* INPUT *
++++
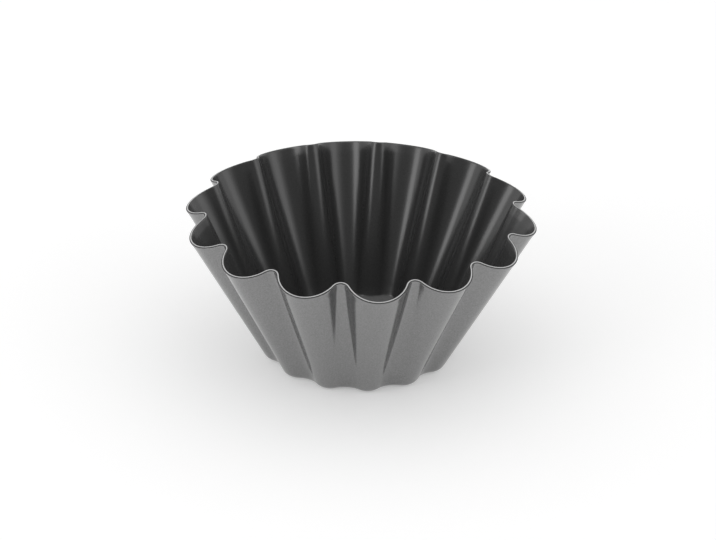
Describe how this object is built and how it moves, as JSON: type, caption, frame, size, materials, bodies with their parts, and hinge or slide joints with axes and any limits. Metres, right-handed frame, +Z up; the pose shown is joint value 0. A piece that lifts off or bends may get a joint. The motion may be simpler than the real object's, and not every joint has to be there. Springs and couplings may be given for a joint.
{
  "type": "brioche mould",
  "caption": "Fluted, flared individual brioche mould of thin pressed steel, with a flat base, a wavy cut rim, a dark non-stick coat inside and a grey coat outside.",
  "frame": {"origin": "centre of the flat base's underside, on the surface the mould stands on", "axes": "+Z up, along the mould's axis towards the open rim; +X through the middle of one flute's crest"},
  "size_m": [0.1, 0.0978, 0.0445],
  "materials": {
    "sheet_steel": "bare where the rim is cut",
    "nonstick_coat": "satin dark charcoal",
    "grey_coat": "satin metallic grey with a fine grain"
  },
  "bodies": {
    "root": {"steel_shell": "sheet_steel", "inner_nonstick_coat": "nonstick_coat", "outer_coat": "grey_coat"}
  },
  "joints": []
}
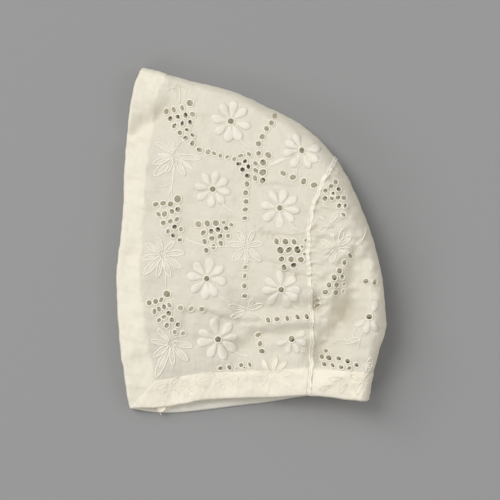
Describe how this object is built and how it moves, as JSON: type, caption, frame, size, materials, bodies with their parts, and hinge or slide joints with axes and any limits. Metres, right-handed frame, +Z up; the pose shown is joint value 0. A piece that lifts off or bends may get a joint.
++++
* EXERCISE *
Return every record, word for word.

* RESPONSE *
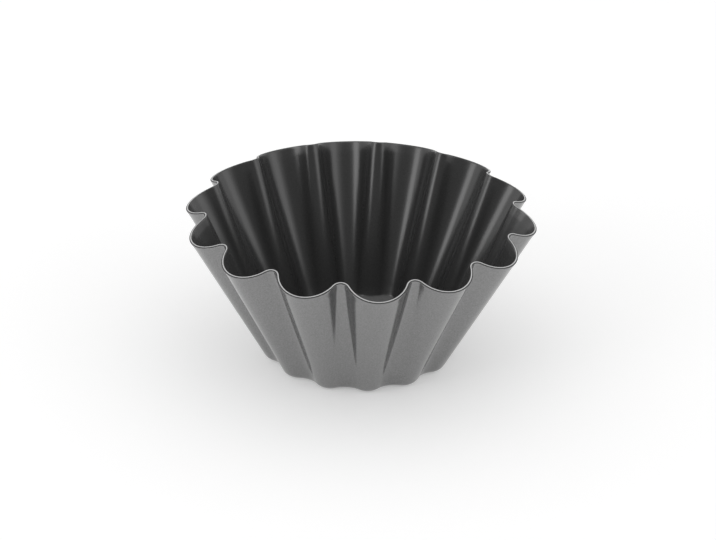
Describe how this object is built and how it moves, as JSON: type, caption, frame, size, materials, bodies with their parts, and hinge or slide joints with axes and any limits. Metres, right-handed frame, +Z up; the pose shown is joint value 0. A piece that lifts off or bends may get a joint. The motion may be simpler than the real object's, and not every joint has to be there. Springs and couplings may be given for a joint.
{
  "type": "brioche mould",
  "caption": "Fluted, flared individual brioche mould of thin pressed steel, with a flat base, a wavy cut rim, a dark non-stick coat inside and a grey coat outside.",
  "frame": {"origin": "centre of the flat base's underside, on the surface the mould stands on", "axes": "+Z up, along the mould's axis towards the open rim; +X through the middle of one flute's crest"},
  "size_m": [0.1, 0.0978, 0.0445],
  "materials": {
    "sheet_steel": "bare where the rim is cut",
    "nonstick_coat": "satin dark charcoal",
    "grey_coat": "satin metallic grey with a fine grain"
  },
  "bodies": {
    "root": {"steel_shell": "sheet_steel", "inner_nonstick_coat": "nonstick_coat", "outer_coat": "grey_coat"}
  },
  "joints": []
}
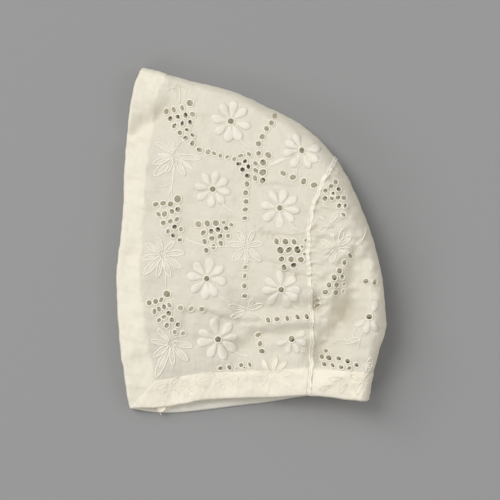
Describe how this object is built and how it moves, as JSON: type, caption, frame, size, materials, bodies with their parts, and hinge or slide joints with axes and any limits. Metres, right-handed frame, +Z up; the pose shown is joint value 0. A piece that lifts off or bends may get a joint.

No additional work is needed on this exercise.